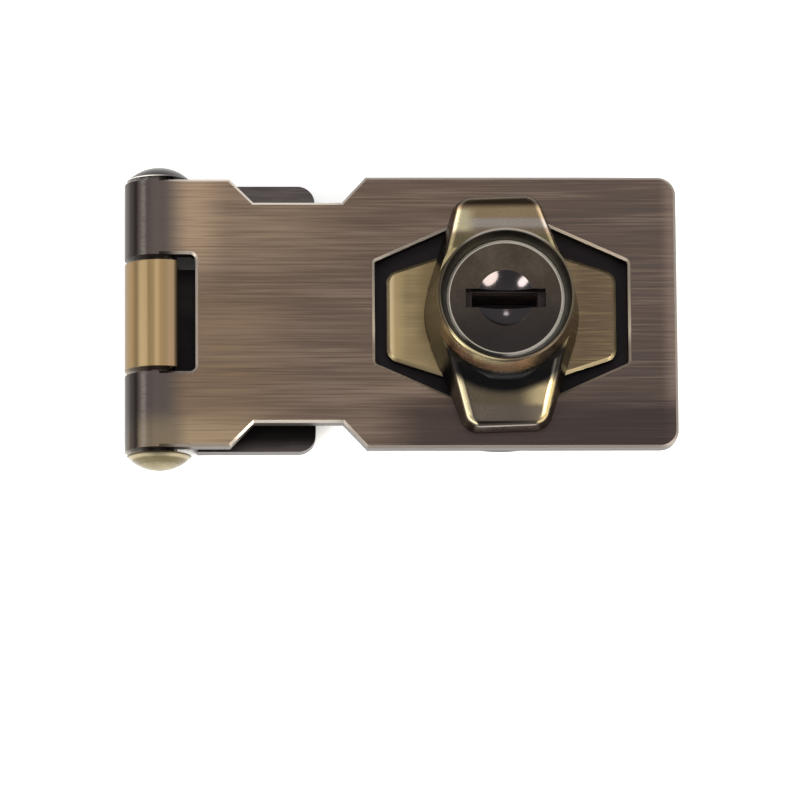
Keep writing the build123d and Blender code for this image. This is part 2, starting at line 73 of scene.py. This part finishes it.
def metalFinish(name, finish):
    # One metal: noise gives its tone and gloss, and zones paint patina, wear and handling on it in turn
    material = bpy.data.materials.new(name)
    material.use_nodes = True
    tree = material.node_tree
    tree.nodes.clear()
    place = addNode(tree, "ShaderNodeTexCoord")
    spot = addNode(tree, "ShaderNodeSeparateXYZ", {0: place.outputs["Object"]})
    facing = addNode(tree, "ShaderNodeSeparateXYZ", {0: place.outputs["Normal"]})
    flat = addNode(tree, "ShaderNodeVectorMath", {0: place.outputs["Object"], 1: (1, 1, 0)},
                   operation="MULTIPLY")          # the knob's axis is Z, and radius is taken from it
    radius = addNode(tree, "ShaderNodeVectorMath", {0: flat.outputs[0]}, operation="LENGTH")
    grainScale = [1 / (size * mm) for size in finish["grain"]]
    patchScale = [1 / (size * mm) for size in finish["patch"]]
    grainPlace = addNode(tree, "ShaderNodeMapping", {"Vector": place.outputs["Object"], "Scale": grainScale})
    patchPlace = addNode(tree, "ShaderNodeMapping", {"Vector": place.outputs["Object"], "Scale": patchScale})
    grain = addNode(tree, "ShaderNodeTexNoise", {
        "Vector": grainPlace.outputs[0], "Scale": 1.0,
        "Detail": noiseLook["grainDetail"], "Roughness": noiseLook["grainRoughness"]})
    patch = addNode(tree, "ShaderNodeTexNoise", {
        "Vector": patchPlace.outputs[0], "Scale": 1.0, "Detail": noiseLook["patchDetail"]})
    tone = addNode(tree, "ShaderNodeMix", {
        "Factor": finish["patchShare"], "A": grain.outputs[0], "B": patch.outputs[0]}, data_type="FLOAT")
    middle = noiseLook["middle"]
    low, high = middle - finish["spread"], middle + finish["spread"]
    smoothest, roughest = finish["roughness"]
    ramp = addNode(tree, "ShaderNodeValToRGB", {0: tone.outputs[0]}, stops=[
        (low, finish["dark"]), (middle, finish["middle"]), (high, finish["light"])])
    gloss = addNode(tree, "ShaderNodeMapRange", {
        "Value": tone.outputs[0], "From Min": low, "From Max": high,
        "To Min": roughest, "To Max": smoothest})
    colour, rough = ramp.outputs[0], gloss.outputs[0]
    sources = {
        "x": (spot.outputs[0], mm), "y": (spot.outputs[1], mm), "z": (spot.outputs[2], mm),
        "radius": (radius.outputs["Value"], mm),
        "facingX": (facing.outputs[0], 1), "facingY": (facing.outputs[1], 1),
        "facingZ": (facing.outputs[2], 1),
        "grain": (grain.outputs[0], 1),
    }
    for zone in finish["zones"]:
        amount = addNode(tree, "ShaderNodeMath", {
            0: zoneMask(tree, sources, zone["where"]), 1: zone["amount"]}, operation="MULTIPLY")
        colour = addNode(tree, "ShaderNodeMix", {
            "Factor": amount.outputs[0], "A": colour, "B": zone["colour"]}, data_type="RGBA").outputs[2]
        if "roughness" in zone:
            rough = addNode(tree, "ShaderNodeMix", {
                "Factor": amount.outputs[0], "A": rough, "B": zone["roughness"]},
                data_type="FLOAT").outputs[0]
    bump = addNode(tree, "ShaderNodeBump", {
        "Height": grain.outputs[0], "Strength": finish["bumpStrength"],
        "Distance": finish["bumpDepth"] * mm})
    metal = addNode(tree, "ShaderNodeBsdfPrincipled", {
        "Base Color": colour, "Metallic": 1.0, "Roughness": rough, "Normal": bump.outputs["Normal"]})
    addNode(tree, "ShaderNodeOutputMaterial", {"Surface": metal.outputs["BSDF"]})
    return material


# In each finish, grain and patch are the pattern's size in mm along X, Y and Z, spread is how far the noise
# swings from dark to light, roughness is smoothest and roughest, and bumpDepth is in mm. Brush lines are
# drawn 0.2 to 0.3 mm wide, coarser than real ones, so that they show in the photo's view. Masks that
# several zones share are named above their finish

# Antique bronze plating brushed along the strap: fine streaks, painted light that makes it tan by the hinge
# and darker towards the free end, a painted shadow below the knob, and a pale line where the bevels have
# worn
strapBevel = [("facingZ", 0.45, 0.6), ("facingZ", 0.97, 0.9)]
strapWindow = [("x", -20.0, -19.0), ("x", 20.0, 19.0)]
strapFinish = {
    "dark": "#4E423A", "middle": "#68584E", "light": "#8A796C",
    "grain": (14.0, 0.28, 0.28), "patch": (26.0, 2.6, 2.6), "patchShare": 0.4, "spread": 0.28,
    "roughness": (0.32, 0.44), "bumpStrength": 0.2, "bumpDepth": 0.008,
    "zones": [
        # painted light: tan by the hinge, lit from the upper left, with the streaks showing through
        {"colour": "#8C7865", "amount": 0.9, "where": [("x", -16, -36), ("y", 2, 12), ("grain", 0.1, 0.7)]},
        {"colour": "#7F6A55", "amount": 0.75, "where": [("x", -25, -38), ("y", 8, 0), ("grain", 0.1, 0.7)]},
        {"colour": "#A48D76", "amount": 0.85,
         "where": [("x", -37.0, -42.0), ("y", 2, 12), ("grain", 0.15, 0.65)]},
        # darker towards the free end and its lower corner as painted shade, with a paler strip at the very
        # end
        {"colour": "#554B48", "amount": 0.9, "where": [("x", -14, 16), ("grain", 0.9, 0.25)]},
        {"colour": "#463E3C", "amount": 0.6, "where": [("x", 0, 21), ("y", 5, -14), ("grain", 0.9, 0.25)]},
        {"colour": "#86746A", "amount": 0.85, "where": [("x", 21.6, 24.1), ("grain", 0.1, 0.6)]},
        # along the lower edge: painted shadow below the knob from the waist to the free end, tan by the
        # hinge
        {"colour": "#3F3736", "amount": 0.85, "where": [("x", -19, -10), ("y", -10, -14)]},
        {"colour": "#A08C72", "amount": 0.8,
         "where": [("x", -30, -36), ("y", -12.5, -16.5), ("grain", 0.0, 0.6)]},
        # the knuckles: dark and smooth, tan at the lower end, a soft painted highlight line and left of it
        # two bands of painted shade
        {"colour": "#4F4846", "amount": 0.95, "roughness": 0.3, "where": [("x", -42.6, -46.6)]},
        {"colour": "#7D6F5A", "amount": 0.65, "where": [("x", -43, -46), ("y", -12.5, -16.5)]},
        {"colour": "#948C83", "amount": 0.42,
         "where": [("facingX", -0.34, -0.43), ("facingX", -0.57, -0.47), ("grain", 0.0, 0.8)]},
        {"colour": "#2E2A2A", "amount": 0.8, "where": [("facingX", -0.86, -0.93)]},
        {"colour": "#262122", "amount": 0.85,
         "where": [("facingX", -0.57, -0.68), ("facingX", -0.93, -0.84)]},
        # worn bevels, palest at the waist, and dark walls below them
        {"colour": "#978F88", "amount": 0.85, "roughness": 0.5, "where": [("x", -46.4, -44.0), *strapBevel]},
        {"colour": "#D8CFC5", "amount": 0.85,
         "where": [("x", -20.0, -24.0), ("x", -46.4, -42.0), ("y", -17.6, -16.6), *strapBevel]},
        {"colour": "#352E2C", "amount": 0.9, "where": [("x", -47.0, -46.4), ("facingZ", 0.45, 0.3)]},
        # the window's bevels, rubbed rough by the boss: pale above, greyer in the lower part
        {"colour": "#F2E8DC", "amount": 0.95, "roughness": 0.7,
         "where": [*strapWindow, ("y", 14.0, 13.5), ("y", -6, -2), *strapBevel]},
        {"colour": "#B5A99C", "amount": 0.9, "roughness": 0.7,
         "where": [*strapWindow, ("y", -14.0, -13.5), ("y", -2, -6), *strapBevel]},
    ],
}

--

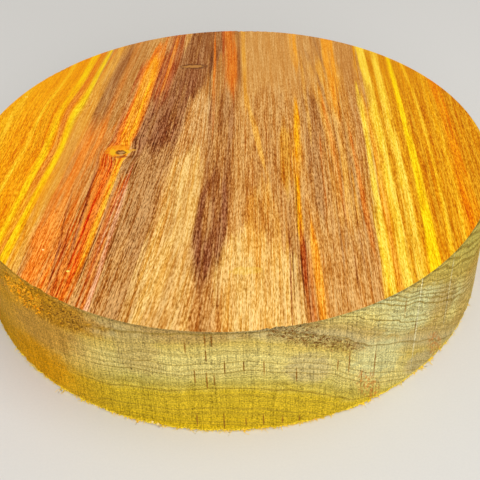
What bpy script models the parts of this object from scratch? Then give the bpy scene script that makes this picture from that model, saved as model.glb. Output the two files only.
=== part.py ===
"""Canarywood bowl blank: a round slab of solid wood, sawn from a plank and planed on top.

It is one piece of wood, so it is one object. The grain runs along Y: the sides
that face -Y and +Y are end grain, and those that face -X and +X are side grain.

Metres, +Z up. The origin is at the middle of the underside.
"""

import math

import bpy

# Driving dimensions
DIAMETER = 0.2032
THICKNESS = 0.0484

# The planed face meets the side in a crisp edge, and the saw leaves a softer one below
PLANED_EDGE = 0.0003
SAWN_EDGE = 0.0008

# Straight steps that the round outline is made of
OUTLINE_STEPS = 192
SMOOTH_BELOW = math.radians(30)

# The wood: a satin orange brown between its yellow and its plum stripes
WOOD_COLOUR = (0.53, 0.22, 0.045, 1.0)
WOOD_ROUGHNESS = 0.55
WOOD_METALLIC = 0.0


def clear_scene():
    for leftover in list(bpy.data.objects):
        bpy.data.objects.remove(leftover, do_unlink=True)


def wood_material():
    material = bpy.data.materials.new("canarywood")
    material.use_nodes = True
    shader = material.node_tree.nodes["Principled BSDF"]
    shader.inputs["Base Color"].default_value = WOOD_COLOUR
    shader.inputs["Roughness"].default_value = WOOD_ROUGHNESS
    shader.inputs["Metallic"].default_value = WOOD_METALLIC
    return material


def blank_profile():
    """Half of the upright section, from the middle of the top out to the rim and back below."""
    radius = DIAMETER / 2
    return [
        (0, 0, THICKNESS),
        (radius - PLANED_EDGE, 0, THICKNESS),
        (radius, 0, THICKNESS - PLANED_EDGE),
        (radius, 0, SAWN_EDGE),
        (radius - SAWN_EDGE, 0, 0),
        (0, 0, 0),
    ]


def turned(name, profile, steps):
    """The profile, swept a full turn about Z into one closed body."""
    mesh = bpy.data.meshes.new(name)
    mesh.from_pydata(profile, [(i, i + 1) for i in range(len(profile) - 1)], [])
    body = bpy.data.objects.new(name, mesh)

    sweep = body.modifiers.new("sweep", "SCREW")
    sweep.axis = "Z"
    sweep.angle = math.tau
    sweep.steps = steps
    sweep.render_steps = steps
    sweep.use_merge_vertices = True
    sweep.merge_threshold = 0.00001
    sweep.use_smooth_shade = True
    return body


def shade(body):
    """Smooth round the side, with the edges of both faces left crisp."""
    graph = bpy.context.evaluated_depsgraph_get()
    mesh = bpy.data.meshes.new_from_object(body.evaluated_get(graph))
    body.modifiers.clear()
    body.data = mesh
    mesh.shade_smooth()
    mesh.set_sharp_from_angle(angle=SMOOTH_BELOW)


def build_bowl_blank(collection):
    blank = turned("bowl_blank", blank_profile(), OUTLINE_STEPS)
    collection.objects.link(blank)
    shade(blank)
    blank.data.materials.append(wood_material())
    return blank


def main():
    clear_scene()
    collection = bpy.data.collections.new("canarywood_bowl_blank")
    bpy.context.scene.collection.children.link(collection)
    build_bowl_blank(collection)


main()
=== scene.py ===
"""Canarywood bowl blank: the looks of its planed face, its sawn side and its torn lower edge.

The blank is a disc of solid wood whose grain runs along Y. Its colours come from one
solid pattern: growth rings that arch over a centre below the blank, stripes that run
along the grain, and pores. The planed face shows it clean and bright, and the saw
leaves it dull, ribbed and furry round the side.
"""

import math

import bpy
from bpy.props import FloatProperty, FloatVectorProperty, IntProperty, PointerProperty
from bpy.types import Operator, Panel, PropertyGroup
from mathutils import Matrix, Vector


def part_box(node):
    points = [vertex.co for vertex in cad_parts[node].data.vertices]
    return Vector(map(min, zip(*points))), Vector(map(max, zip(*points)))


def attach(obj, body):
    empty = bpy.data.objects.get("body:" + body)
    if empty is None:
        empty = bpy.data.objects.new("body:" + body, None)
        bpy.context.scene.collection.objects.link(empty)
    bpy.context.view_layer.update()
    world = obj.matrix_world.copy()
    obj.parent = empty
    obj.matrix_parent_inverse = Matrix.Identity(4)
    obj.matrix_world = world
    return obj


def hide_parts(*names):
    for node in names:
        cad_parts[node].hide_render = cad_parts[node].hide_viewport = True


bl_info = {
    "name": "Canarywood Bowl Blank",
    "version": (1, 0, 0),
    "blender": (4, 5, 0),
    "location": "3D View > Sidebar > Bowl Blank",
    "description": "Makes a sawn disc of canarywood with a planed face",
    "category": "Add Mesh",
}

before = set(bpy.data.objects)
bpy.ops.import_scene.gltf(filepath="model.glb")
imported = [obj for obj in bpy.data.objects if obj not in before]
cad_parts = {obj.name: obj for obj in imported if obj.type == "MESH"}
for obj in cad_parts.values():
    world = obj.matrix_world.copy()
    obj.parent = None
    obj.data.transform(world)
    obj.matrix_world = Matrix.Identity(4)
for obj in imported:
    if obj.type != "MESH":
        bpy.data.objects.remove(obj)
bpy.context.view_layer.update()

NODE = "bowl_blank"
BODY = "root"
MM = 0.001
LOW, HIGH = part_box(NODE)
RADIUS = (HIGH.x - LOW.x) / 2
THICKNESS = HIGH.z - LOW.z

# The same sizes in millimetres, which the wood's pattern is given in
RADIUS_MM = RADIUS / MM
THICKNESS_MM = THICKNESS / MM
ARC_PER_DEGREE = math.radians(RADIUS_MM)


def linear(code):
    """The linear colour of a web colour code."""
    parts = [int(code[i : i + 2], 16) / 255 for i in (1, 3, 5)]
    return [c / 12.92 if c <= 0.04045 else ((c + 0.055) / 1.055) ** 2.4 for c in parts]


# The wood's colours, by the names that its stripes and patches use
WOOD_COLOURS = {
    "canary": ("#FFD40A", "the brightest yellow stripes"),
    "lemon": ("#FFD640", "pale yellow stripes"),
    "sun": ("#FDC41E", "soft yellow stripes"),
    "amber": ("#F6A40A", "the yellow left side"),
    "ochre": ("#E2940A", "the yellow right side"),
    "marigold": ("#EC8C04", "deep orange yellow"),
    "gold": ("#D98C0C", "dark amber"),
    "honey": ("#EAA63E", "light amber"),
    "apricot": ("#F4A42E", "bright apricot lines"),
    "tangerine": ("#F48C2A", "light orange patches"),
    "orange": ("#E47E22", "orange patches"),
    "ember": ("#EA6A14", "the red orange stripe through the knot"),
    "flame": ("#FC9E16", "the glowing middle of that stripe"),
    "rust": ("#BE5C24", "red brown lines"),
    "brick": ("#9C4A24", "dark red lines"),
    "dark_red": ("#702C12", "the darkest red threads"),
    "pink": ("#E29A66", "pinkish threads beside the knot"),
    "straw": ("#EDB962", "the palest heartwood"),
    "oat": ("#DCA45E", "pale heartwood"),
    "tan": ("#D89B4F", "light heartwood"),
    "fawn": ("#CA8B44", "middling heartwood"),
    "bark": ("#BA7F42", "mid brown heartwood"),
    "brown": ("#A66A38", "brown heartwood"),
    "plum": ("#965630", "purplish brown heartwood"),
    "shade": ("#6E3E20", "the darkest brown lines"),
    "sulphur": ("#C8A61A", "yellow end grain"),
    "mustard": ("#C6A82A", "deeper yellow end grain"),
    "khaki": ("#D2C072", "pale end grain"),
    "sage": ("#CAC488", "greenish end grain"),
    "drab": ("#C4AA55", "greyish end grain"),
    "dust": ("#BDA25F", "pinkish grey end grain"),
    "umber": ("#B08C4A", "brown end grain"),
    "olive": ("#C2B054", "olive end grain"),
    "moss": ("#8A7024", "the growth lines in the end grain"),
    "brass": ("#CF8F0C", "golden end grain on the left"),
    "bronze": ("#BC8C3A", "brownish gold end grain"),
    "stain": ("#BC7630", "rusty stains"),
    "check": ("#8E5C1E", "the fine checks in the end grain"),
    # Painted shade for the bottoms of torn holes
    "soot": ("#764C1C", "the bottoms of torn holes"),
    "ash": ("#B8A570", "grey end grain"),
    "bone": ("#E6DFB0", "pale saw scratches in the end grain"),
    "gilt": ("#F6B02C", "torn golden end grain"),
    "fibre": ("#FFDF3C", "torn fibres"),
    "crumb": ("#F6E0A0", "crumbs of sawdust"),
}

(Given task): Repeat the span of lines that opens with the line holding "sweep.angle = math.tau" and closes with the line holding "obj.matrix_parent_inverse = Matrix.Identity(4)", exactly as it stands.

(Problem solution):
    sweep.angle = math.tau
    sweep.steps = steps
    sweep.render_steps = steps
    sweep.use_merge_vertices = True
    sweep.merge_threshold = 0.00001
    sweep.use_smooth_shade = True
    return body


def shade(body):
    """Smooth round the side, with the edges of both faces left crisp."""
    graph = bpy.context.evaluated_depsgraph_get()
    mesh = bpy.data.meshes.new_from_object(body.evaluated_get(graph))
    body.modifiers.clear()
    body.data = mesh
    mesh.shade_smooth()
    mesh.set_sharp_from_angle(angle=SMOOTH_BELOW)


def build_bowl_blank(collection):
    blank = turned("bowl_blank", blank_profile(), OUTLINE_STEPS)
    collection.objects.link(blank)
    shade(blank)
    blank.data.materials.append(wood_material())
    return blank


def main():
    clear_scene()
    collection = bpy.data.collections.new("canarywood_bowl_blank")
    bpy.context.scene.collection.children.link(collection)
    build_bowl_blank(collection)


main()
=== scene.py ===
"""Canarywood bowl blank: the looks of its planed face, its sawn side and its torn lower edge.

The blank is a disc of solid wood whose grain runs along Y. Its colours come from one
solid pattern: growth rings that arch over a centre below the blank, stripes that run
along the grain, and pores. The planed face shows it clean and bright, and the saw
leaves it dull, ribbed and furry round the side.
"""

import math

import bpy
from bpy.props import FloatProperty, FloatVectorProperty, IntProperty, PointerProperty
from bpy.types import Operator, Panel, PropertyGroup
from mathutils import Matrix, Vector


def part_box(node):
    points = [vertex.co for vertex in cad_parts[node].data.vertices]
    return Vector(map(min, zip(*points))), Vector(map(max, zip(*points)))


def attach(obj, body):
    empty = bpy.data.objects.get("body:" + body)
    if empty is None:
        empty = bpy.data.objects.new("body:" + body, None)
        bpy.context.scene.collection.objects.link(empty)
    bpy.context.view_layer.update()
    world = obj.matrix_world.copy()
    obj.parent = empty
    obj.matrix_parent_inverse = Matrix.Identity(4)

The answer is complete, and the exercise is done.